• Problem to work on:
In the listing below, locate the line containing "place(STUMP.name, stump, deadCork);" and the line containing "zip(*points))), Vector(map(max, zip(*points)))". Output both of them and every line between, exactly as written, and nothing more.

Records contained in a dataset:
═══

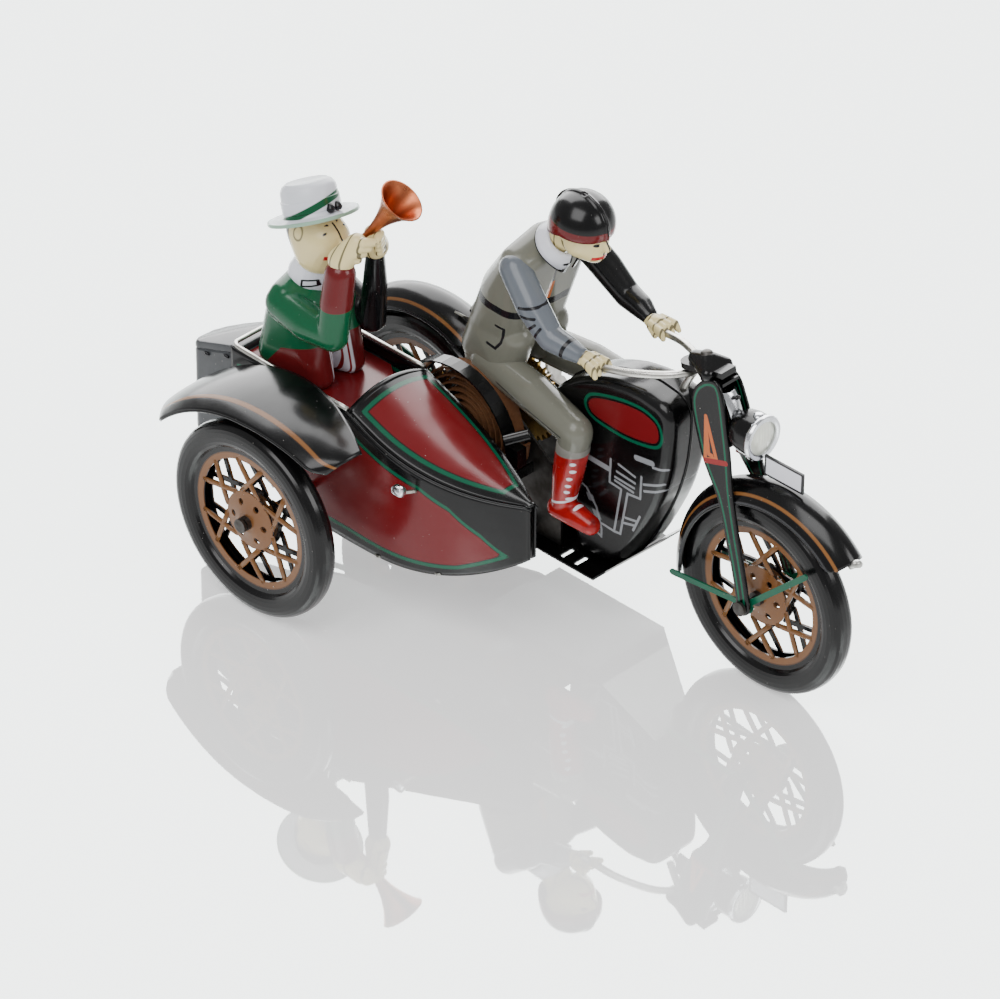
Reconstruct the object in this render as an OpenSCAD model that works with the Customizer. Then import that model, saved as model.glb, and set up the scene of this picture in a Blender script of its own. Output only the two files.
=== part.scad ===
// Tin wind-up motorcycle with sidecar, rider and horn-blowing passenger.
// X points forward, Y to the rider's left, Z up. Lengths are in millimetres.
// Shapes are laid out from the ground point of the front wheel in wheel radii,
// and place() then moves the whole toy so that its box stands centred on the origin.

/* [Wheels] */
// Radius of all three wheels
wheel_r = 27; // [26.5:0.1:27]
// Half the width of a tyre
tyre_half = 3.5; // [3:0.1:3.8]
// Distance between the front and rear axles, in wheel radii
wheelbase = 4.4; // [4.36:0.01:4.42]
// Spokes in each pressed wheel disc
spokes = 12; // [12:12:12]
// Width of a spoke
spoke_w = 1.2; // [0.9:0.1:1.5]

/* [Sheet metal] */
// Thickness of the lithographed tinplate
tin = 0.5; // [0.4:0.05:0.6]
// Thickness of the motor plates
plate_t = 0.7; // [0.6:0.1:0.9]

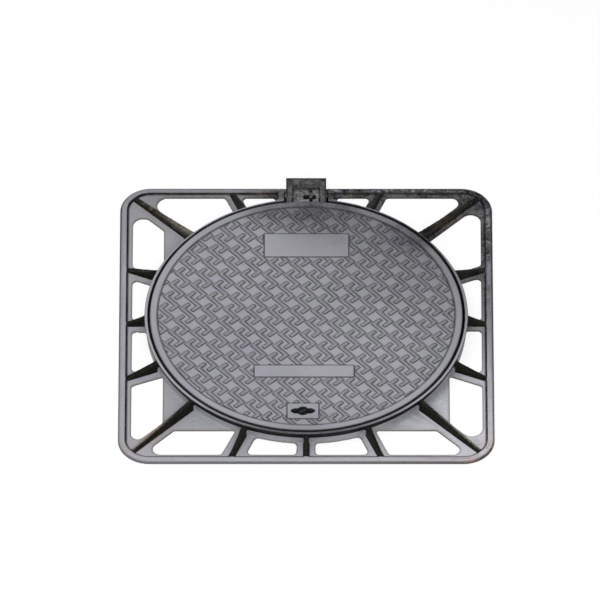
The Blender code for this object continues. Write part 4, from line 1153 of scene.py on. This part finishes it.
body = make_cover_body()
body.name = "cover_body"
body.data.materials.clear()
body.data.materials.append(underside_paint())
bc = coords(body)
# painted shade: the slot between the arms and the keyhole recess
slot_dark = (np.abs(bc[:, 0] - 0.0072) < 0.0137) & (bc[:, 1] > 0.3405) & (bc[:, 1] < 0.3525) & (bc[:, 2] < 0.0350) & (bc[:, 2] > 0.0200)
key_dark = (np.hypot(bc[:, 0] - LOCK_X, (bc[:, 1] - LOCK_Y) * 1.6) < 0.0320) & (bc[:, 2] > 0.0200)
point_attribute(body, "dark", (slot_dark | key_dark).astype(float))
point_attribute(body, "worn", falloff(bc, ((0.0005, 0.3352, 0.0065, 0.9), (0.0190, 0.3352, 0.0055, 0.9), (-0.0200, 0.3365, 0.0040, 0.5)))
                * (bc[:, 2] > 0.0340))
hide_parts("cover_casting")
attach(body, "cover")

zinc = steel("zinc_steel", (0.52, 0.52, 0.53), (0.34, 0.335, 0.33), 0.30, 0.50)
dull = steel("lock_metal", (0.115, 0.115, 0.112), (0.030, 0.030, 0.028), 0.22, 0.48, 0.85)
blued = steel("blued_steel", (0.085, 0.085, 0.085), (0.035, 0.035, 0.034), 0.45, 0.65, 0.3)
lock_steel = steel("lock_black", (0.050, 0.050, 0.049), (0.010, 0.010, 0.010), 0.20, 0.45, 0.85)
pin_mat = steel("pin_steel", (0.46, 0.46, 0.46), (0.24, 0.235, 0.23), 0.26, 0.46, 1.0, (0.15, 1, 1))
rub, nyl = rubber(), nylon()
FINISH = {
    "seat_gasket": rub, "barrel_seal": rub, "thrust_washer_left": nyl, "thrust_washer_right": nyl,
    "hinge_pin": pin_mat, "pin_spacer": blued, "pin_clip_left": dull, "pin_clip_right": dull,
    "hinge_box_screw_left": blued, "hinge_box_screw_right": blued, "lock_barrel": lock_steel, "lock_spindle": lock_steel,
    "wave_spring": zinc, "barrel_nut": zinc, "lock_cam": zinc, "cam_washer": zinc, "cam_screw": zinc}
for name, mat in FINISH.items():
    ob = NODES[name]
    if not ob.material_slots:
        ob.data.materials.append(mat)
    for slot in ob.material_slots:
        slot.material = mat

# ------------------------------------------------------------------ floor, light, camera
bm = bmesh.new()
S = 30.0
bm.faces.new([bm.verts.new(p) for p in ((-S, -S, -0.0003), (S, -S, -0.0003), (S, S, -0.0003), (-S, S, -0.0003))])
floor = new_object("floor", bm)
fm = bpy.data.materials.new("floor_white")
fm.use_nodes = True
t = fm.node_tree
bsdf = t.nodes["Principled BSDF"]
bsdf.inputs["Base Color"].default_value = (0.92, 0.92, 0.92, 1)
bsdf.inputs["Roughness"].default_value = 0.9
bsdf.inputs["Specular IOR Level"].default_value = 0.1
em = t.nodes.new("ShaderNodeEmission")
em.inputs["Color"].default_value = (1, 1, 1, 1)
em.inputs["Strength"].default_value = 1.0
lp = t.nodes.new("ShaderNodeLightPath")
mixer = t.nodes.new("ShaderNodeMixShader")
scale = t.nodes.new("ShaderNodeMath")
scale.operation = "MULTIPLY"
scale.inputs[1].default_value = 0.80
t.links.new(lp.outputs["Is Camera Ray"], scale.inputs[0])
t.links.new(scale.outputs[0], mixer.inputs[0])
t.links.new(bsdf.outputs[0], mixer.inputs[1])
t.links.new(em.outputs[0], mixer.inputs[2])
t.links.new(mixer.outputs[0], t.nodes["Material Output"].inputs["Surface"])
floor.data.materials.append(fm)

scene = bpy.context.scene
world = bpy.data.worlds.new("studio")
scene.world = world
world.use_nodes = True
world.node_tree.nodes["Background"].inputs["Color"].default_value = (1, 1, 1, 1)
world.node_tree.nodes["Background"].inputs["Strength"].default_value = 0.62
scene.view_settings.view_transform = "Standard"
scene.view_settings.look = "None"


def area(name, loc, target, size, power):
    l = bpy.data.lights.new(name, "AREA")
    l.shape = "DISK"
    l.size = size
    l.energy = power
    o = bpy.data.objects.new(name, l)
    o.location = loc
    o.rotation_euler = (Vector(target) - Vector(loc)).to_track_quat("-Z", "Y").to_euler()
    scene.collection.objects.link(o)
    return o


area("key", (-1.0, -0.8, 3.4), (0, 0, 0), 2.6, 60.0)
area("front", (0.4, -3.0, 2.8), (0, 0, 0), 2.6, 62.0)

ELEV = math.radians(47.0)
DIST = 34.0
FRAME_PX = 374.5                       # width of the 800 mm frame in a 600 pixel picture
PX_PER_M = FRAME_PX / (2 * HALF)
cam_data = bpy.data.cameras.new("camera")
cam_data.sensor_width = 36.0
cam_data.lens = 36.0 * DIST * PX_PER_M / 600.0
cam_data.clip_start = 1.0
cam_data.clip_end = 200.0
cam = bpy.data.objects.new("camera", cam_data)
CENTRE_PX = (306.2, 326.4)             # where the frame's centre at ground level falls
right = Vector((1, 0, 0))
forward = Vector((0, math.cos(ELEV), -math.sin(ELEV)))
up = Vector((0, math.sin(ELEV), math.cos(ELEV)))
aim = right * (-(CENTRE_PX[0] - 300.0) / PX_PER_M) + up * ((CENTRE_PX[1] - 300.0) / PX_PER_M)
cam.location = aim - forward * DIST
cam.rotation_euler = forward.to_track_quat("-Z", "Y").to_euler()
scene.collection.objects.link(cam)
scene.camera = cam
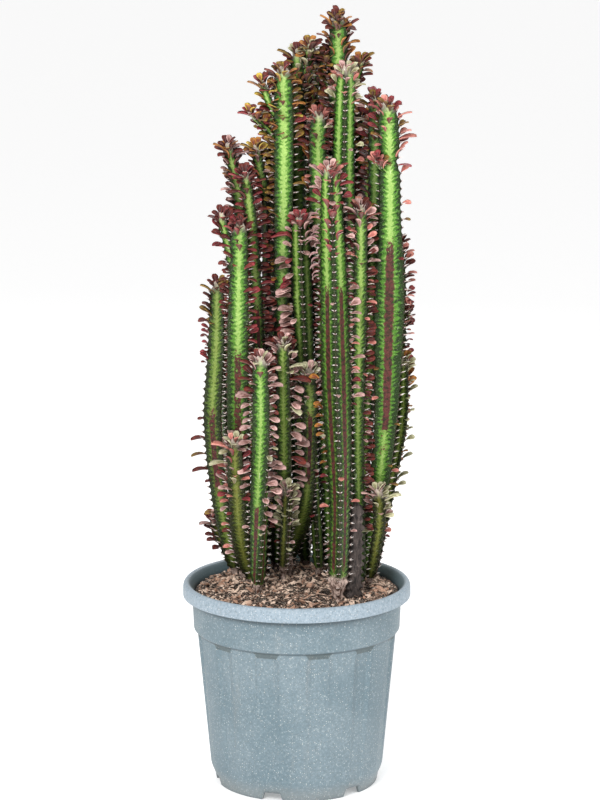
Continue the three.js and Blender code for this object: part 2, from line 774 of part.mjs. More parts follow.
// A short dead stem, shrunk to an uneven corky stub.
function makeStump() {
  const [[x, y, , radius], [topX, topY, top, topRadius]] = STUMP.path;
  const ground = soilHeight(x, y);
  const levels = [0, 0.12, 0.25, 0.4, 0.55, 0.7, 0.85, 0.96];
  const halves = [0, 1, 2, 3, 4, 5];
  const peg = (z) =>
    halves.map((half) => {
      const reach = radius * (half % 2 === 0 ? ROOT_SLIMNESS : ROOT_TROUGH);
      return polar(reach, STUMP.turn + half * 60, z).add(new THREE.Vector3(x, y, 0));
    });
  const rings = levels.map((share, row) =>
    halves.map((half) => {
      const lump = 0.62 + 0.55 * chance(row + 40, half);
      const bodyReach = lerp(radius, topRadius, share) * lump * (half % 2 === 0 ? 1 : 0.8);
      const reach = row === 0 ? radius * ROOT_SLIMNESS : bodyReach;
      const z = lerp(ground + STUMP_RISE, top, share) + chance(row, half + 9) * 3;
      const middle = new THREE.Vector3(lerp(x, topX, share), lerp(y, topY, share), 0);
      return polar(reach, STUMP.turn + half * 60, z).add(middle);
    }),
  );
  return ringSolid(
    new THREE.Vector3(x, y, ground - ROOT_DEPTH),
    [peg(ground - ROOT_DEPTH), peg(ground + ROOT_RISE), ...rings],
    new THREE.Vector3(topX, topY, top + 2),
  );
}

// ---------------------------------------------------------------- assembly

const group = new THREE.Group();

function place(name, solid, material) {
  const mesh = new THREE.Mesh(geometryOf(solid), material);
  mesh.name = name;
  group.add(mesh);
}

// Bounding boxes, to leave out pairs that are far apart.
function near(first, second) {
  const a = first.boundingBox();
  const b = second.boundingBox();
  return [0, 1, 2].every((axis) => a.min[axis] <= b.max[axis] && b.min[axis] <= a.max[axis]);
}

function crosses(solid, others) {
  return others.some((other) => near(solid, other) && !solid.intersect(other).isEmpty());
}

// Everything that a new leaf or spine of a plant has to stay clear of.
function neighbours(plant) {
  const others = grown.filter((other) => other !== plant);
  const solids = others.flatMap(({ body, extras }) => [body, ...extras.map((extra) => extra.roomy)]);
  return [...solids, pot, soil, stump];
}

const pot = makePot();
const soil = makeSoil([...stems, STUMP]);
const stump = makeStump();

const grown = stems.map((stem, index) => {
  const forms = [new StemForm(stem, true)];
  for (const branch of stem.branches ?? []) {
    forms.push(new StemForm(branch, false));
  }
  const bodies = forms.map(stemBody);
  const plans = forms.flatMap((form, part) => {
    const source = part === 0 ? stem : stem.branches[part - 1];
    return leafPlan(form, source, index * 10 + part);
  });
  return { stem, forms, body: bodies.reduce((whole, part) => whole.add(part)), plans, extras: [] };
});

// Leaves that would cross another stem or its leaves are left out.
for (const plant of grown) {
  const inTheWay = neighbours(plant);
  for (const plan of plant.plans) {
    const roomy = leafSolid(plan, LEAF_CLEARANCE);
    if (!crosses(roomy, inTheWay)) {
      plant.extras.push({ solid: leafSolid(plan), roomy });
    }
  }
}

// Spines stand on every so many teeth, on each rib in turn, up to the tips.
for (const [index, plant] of grown.entries()) {
  const inTheWay = neighbours(plant);
  let count = index * 5;
  for (const form of plant.forms) {
    const teeth = [0, 1, 2]
      .flatMap((rib) => crestStops(form, rib).map((stop) => ({ ...stop, rib })))
      .filter((stop) => stop.tooth)
      .sort((a, b) => a.along - b.along);
    for (const { along, rib } of teeth) {
      count += 1;
      if (count % SPINE_EVERY !== 0) {
        continue;
      }
      const heading = form.angle(along) + rib * 120;
      const reach = form.reach(along);
      const root = form.beside(along, heading, 1 - 2 / Math.max(reach, 3));
      const spine = spineSolid(root, heading + (chance(count, 3) - 0.5) * 60);
      if (!crosses(spine, inTheWay)) {
        plant.extras.push({ solid: spine, roomy: spine });
      }
    }
  }
}

place("pot", pot, potPlastic);
place("soil", soil, barkSoil);
place(STUMP.name, stump, deadCork);
for (const { stem, body, extras } of grown) {
  const whole = extras.reduce((sum, extra) => sum.add(extra.solid), body);
  place(`stem_${stem.name}`, whole, stemSkin);
}

export default group;
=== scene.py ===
"""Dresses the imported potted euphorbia: ribbed stems, leaves and spines on bark soil in a moulded pot."""

import math

import bmesh
import bpy
import numpy as np
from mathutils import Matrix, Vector, noise
from mathutils.bvhtree import BVHTree


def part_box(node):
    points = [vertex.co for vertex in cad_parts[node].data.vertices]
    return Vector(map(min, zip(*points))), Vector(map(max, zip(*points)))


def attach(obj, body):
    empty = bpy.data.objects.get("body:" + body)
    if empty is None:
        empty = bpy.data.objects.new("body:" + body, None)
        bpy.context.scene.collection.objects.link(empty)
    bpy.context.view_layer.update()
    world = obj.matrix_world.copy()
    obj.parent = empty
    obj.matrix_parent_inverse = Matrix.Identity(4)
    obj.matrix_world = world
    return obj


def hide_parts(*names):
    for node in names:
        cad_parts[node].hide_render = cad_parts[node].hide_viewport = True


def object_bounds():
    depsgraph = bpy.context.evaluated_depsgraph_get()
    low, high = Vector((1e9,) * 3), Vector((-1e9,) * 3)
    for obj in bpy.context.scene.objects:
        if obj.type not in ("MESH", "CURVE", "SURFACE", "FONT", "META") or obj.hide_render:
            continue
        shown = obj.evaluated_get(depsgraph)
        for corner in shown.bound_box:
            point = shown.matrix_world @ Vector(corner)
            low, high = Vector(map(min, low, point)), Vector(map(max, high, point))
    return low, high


bl_info = {
    "name": "Potted Euphorbia",
    "version": (1, 0, 0),
    "blender": (4, 5, 0),
    "location": "3D View > Sidebar > Euphorbia",
    "description": "Ribbed stems, leaves and spines on bark soil in a moulded nursery pot",
    "category": "Object",
}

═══

• Response to this task:
place(STUMP.name, stump, deadCork);
for (const { stem, body, extras } of grown) {
  const whole = extras.reduce((sum, extra) => sum.add(extra.solid), body);
  place(`stem_${stem.name}`, whole, stemSkin);
}

export default group;
=== scene.py ===
"""Dresses the imported potted euphorbia: ribbed stems, leaves and spines on bark soil in a moulded pot."""

import math

import bmesh
import bpy
import numpy as np
from mathutils import Matrix, Vector, noise
from mathutils.bvhtree import BVHTree


def part_box(node):
    points = [vertex.co for vertex in cad_parts[node].data.vertices]
    return Vector(map(min, zip(*points))), Vector(map(max, zip(*points)))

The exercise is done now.